Le Président Amadou Toumani Touré, lors de sa dernière visite dans notre pays, a déclaré qu’une transition n’est réussie que lorsqu’on tue la transition. Or, notre Transition a tendance à se prolonger, à résister au temps, au délai, au point de susciter quelques inquiétudes et interrogations. C’est peut-être parce que nous avons recherché à chaque étape le compromis que parfois nous avons perdu du temps. Il nous faut maintenant nous montrer responsable en décidant de ce que nous voulons, avancer ou reculer. Et depuis que nous avons cessé d’avancer, nous reculons dans le processus et prolongeons ainsi notre mission, qui, par la même occasion se complique.

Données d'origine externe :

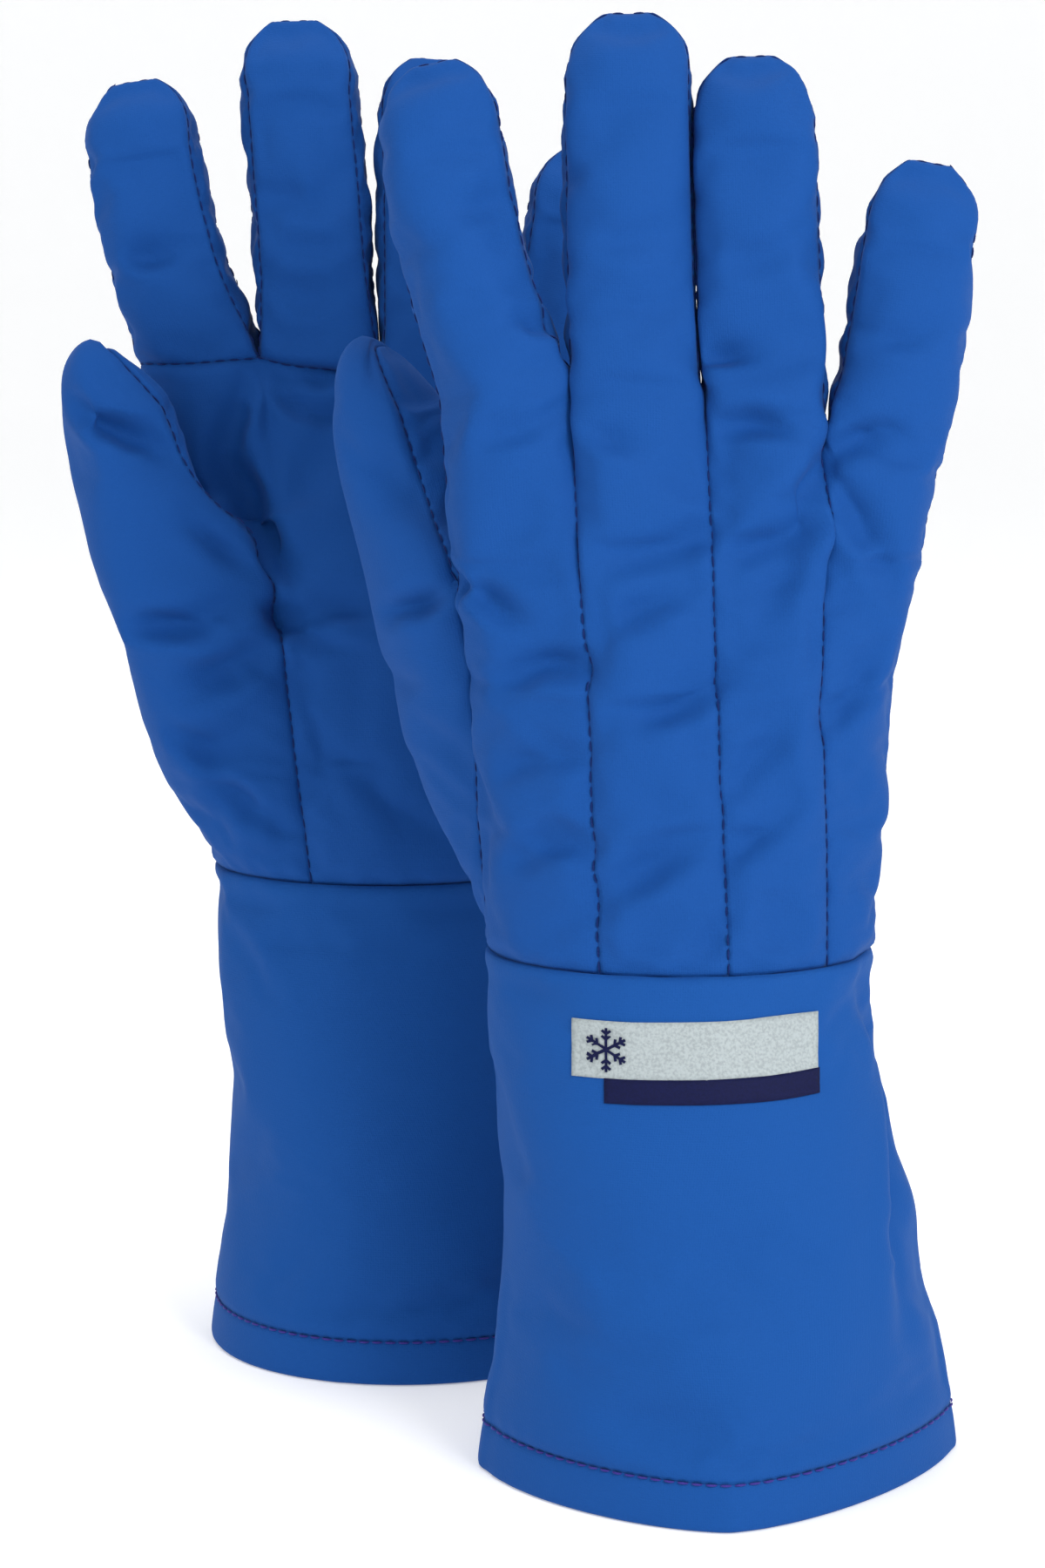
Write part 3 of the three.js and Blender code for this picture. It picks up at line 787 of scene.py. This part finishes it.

Chaque jour désormais qui passe apporte son lot d’interrogations et d’incertitudes. Qui a intérêt à ce qu’on n’avance pas ? À ce qu’une mission qui a bien commencé finisse mal ? Si on n’avait pas été au premier tour, on comprendrait mieux la situation actuelle. Mais on a déjà voté une première fois, si j’ai insisté sur la date du 27 juin, c’est parce que pour moi, c’était l’étape à franchir pour réaliser nos espoirs. Parce que cette date n’a été déterminée sur aucune base légale. C’était une proposition de la Céni, qui a tenu compte de notre vœu à tous, de faire très rapidement les élections selon le calendrier fixé à Ouaga. L’institution avait besoin donc d’une volonté politique claire et d’un engagement personnel de ma part, car le défi était énorme dans un contexte encore trouble. Mais la date du deuxième tour est fixée par la loi, c’est-à-dire quinze jours après la proclamation des résultats définitifs du premier tour par la Cour suprême. Ma volonté n’était a priori utile en rien pour respecter cet engagement.

J’avais une entière confiance après le pari gagné du premier tour, car pour moi, il allait de soi que chacun allait mettre un point d’honneur à ce que les autres étapes se déroulent comme prévu par la loi. La surprise pour moi, une question tranchée par la loi, celle de la date du deuxième se révèle aujourd’hui un défi presque insurmontable qui nous interpelle individuellement et collectivement. Le monde entier nous regarde et attend de nous d’autres efforts après une première expérience plus ou moins réussie qui a nourri tous les espoirs.

Savez-vous pourquoi il est devenu difficile d’avancer ? C’est parce que contrairement au début, nous ne sommes plus unis et soudés derrière notre idéal commun de faire une Transition irréprochable. Il n’y a plus d’unité, ni de solidarité entre les différentes institutions de la Transition. Il n’y a plus de confiance et de loyauté entre les acteurs de la Transition.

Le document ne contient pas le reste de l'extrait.